## REQUIRED TASK
Your task is to restate the data word for word.
═══
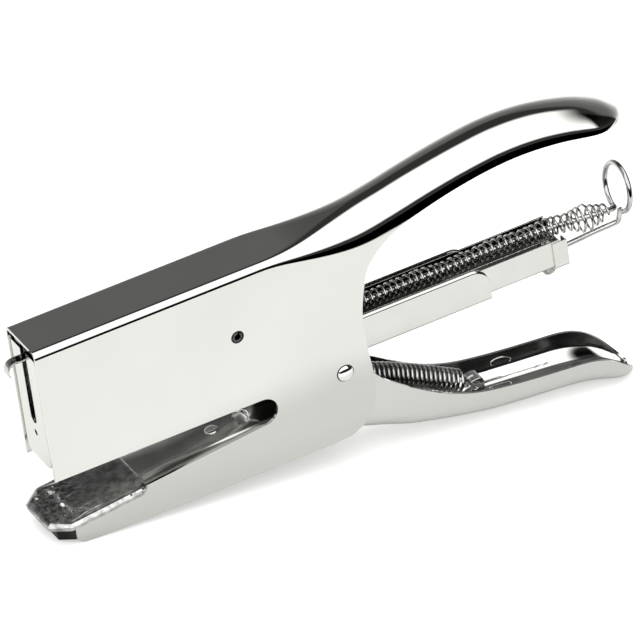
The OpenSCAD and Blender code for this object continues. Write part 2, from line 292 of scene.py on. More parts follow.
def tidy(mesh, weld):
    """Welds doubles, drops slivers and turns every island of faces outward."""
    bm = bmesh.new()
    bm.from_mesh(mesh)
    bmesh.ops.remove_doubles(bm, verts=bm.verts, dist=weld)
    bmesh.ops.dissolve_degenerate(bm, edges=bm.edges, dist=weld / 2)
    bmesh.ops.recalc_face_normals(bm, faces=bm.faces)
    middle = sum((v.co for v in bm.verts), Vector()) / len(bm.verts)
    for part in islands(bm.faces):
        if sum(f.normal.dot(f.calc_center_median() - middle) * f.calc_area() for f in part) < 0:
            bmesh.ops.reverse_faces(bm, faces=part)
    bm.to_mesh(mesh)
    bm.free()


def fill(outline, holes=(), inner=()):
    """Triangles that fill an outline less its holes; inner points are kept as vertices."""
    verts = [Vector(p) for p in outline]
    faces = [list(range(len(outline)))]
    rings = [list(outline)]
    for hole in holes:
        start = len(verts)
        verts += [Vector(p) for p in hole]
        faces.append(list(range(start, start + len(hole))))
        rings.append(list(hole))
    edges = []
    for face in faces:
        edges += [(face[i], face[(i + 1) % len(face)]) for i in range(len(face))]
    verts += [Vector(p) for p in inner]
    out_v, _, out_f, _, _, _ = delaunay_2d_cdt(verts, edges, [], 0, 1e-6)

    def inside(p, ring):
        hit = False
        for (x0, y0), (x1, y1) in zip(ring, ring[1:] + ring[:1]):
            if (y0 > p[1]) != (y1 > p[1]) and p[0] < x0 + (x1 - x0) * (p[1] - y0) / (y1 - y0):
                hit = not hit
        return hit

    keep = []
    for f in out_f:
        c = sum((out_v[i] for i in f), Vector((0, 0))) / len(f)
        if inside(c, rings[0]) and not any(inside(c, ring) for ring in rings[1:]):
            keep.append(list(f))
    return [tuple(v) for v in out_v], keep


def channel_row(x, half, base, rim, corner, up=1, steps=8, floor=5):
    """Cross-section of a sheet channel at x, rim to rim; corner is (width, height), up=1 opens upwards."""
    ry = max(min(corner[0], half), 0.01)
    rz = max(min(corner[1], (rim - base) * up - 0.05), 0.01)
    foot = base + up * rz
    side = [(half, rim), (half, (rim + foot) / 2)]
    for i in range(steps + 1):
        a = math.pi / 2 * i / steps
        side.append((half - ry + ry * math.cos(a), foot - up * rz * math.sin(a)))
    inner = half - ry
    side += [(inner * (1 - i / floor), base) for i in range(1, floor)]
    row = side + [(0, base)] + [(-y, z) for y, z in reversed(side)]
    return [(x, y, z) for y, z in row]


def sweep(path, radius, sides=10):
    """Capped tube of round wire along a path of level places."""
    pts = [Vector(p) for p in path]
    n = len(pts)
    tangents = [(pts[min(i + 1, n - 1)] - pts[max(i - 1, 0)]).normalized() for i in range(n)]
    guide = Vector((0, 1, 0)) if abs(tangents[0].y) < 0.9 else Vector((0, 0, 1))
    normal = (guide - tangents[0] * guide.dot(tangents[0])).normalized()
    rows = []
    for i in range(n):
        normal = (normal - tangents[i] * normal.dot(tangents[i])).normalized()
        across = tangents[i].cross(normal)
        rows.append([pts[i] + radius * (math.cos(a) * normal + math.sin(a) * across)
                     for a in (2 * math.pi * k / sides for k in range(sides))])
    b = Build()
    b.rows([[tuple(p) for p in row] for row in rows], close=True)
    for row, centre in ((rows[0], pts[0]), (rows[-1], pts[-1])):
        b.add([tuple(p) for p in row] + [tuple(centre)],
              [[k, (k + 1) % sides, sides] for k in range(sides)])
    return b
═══
## SOLUTION
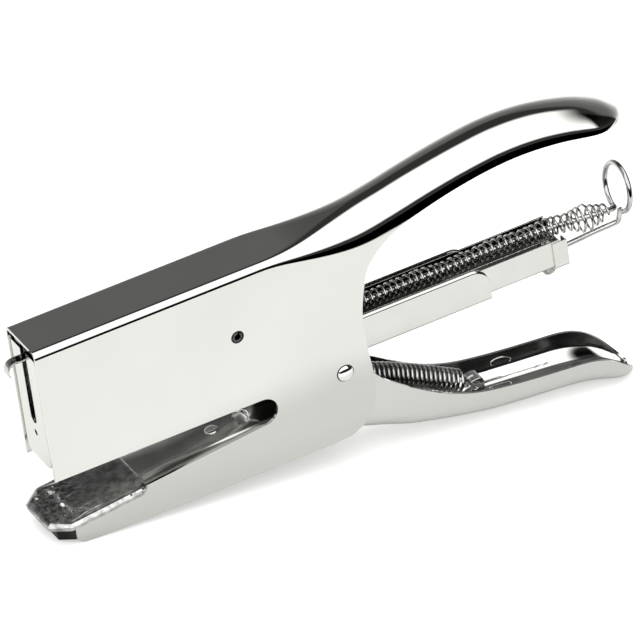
The OpenSCAD and Blender code for this object continues. Write part 2, from line 292 of scene.py on. More parts follow.
def tidy(mesh, weld):
    """Welds doubles, drops slivers and turns every island of faces outward."""
    bm = bmesh.new()
    bm.from_mesh(mesh)
    bmesh.ops.remove_doubles(bm, verts=bm.verts, dist=weld)
    bmesh.ops.dissolve_degenerate(bm, edges=bm.edges, dist=weld / 2)
    bmesh.ops.recalc_face_normals(bm, faces=bm.faces)
    middle = sum((v.co for v in bm.verts), Vector()) / len(bm.verts)
    for part in islands(bm.faces):
        if sum(f.normal.dot(f.calc_center_median() - middle) * f.calc_area() for f in part) < 0:
            bmesh.ops.reverse_faces(bm, faces=part)
    bm.to_mesh(mesh)
    bm.free()


def fill(outline, holes=(), inner=()):
    """Triangles that fill an outline less its holes; inner points are kept as vertices."""
    verts = [Vector(p) for p in outline]
    faces = [list(range(len(outline)))]
    rings = [list(outline)]
    for hole in holes:
        start = len(verts)
        verts += [Vector(p) for p in hole]
        faces.append(list(range(start, start + len(hole))))
        rings.append(list(hole))
    edges = []
    for face in faces:
        edges += [(face[i], face[(i + 1) % len(face)]) for i in range(len(face))]
    verts += [Vector(p) for p in inner]
    out_v, _, out_f, _, _, _ = delaunay_2d_cdt(verts, edges, [], 0, 1e-6)

    def inside(p, ring):
        hit = False
        for (x0, y0), (x1, y1) in zip(ring, ring[1:] + ring[:1]):
            if (y0 > p[1]) != (y1 > p[1]) and p[0] < x0 + (x1 - x0) * (p[1] - y0) / (y1 - y0):
                hit = not hit
        return hit

    keep = []
    for f in out_f:
        c = sum((out_v[i] for i in f), Vector((0, 0))) / len(f)
        if inside(c, rings[0]) and not any(inside(c, ring) for ring in rings[1:]):
            keep.append(list(f))
    return [tuple(v) for v in out_v], keep


def channel_row(x, half, base, rim, corner, up=1, steps=8, floor=5):
    """Cross-section of a sheet channel at x, rim to rim; corner is (width, height), up=1 opens upwards."""
    ry = max(min(corner[0], half), 0.01)
    rz = max(min(corner[1], (rim - base) * up - 0.05), 0.01)
    foot = base + up * rz
    side = [(half, rim), (half, (rim + foot) / 2)]
    for i in range(steps + 1):
        a = math.pi / 2 * i / steps
        side.append((half - ry + ry * math.cos(a), foot - up * rz * math.sin(a)))
    inner = half - ry
    side += [(inner * (1 - i / floor), base) for i in range(1, floor)]
    row = side + [(0, base)] + [(-y, z) for y, z in reversed(side)]
    return [(x, y, z) for y, z in row]


def sweep(path, radius, sides=10):
    """Capped tube of round wire along a path of level places."""
    pts = [Vector(p) for p in path]
    n = len(pts)
    tangents = [(pts[min(i + 1, n - 1)] - pts[max(i - 1, 0)]).normalized() for i in range(n)]
    guide = Vector((0, 1, 0)) if abs(tangents[0].y) < 0.9 else Vector((0, 0, 1))
    normal = (guide - tangents[0] * guide.dot(tangents[0])).normalized()
    rows = []
    for i in range(n):
        normal = (normal - tangents[i] * normal.dot(tangents[i])).normalized()
        across = tangents[i].cross(normal)
        rows.append([pts[i] + radius * (math.cos(a) * normal + math.sin(a) * across)
                     for a in (2 * math.pi * k / sides for k in range(sides))])
    b = Build()
    b.rows([[tuple(p) for p in row] for row in rows], close=True)
    for row, centre in ((rows[0], pts[0]), (rows[-1], pts[-1])):
        b.add([tuple(p) for p in row] + [tuple(centre)],
              [[k, (k + 1) % sides, sides] for k in range(sides)])
    return b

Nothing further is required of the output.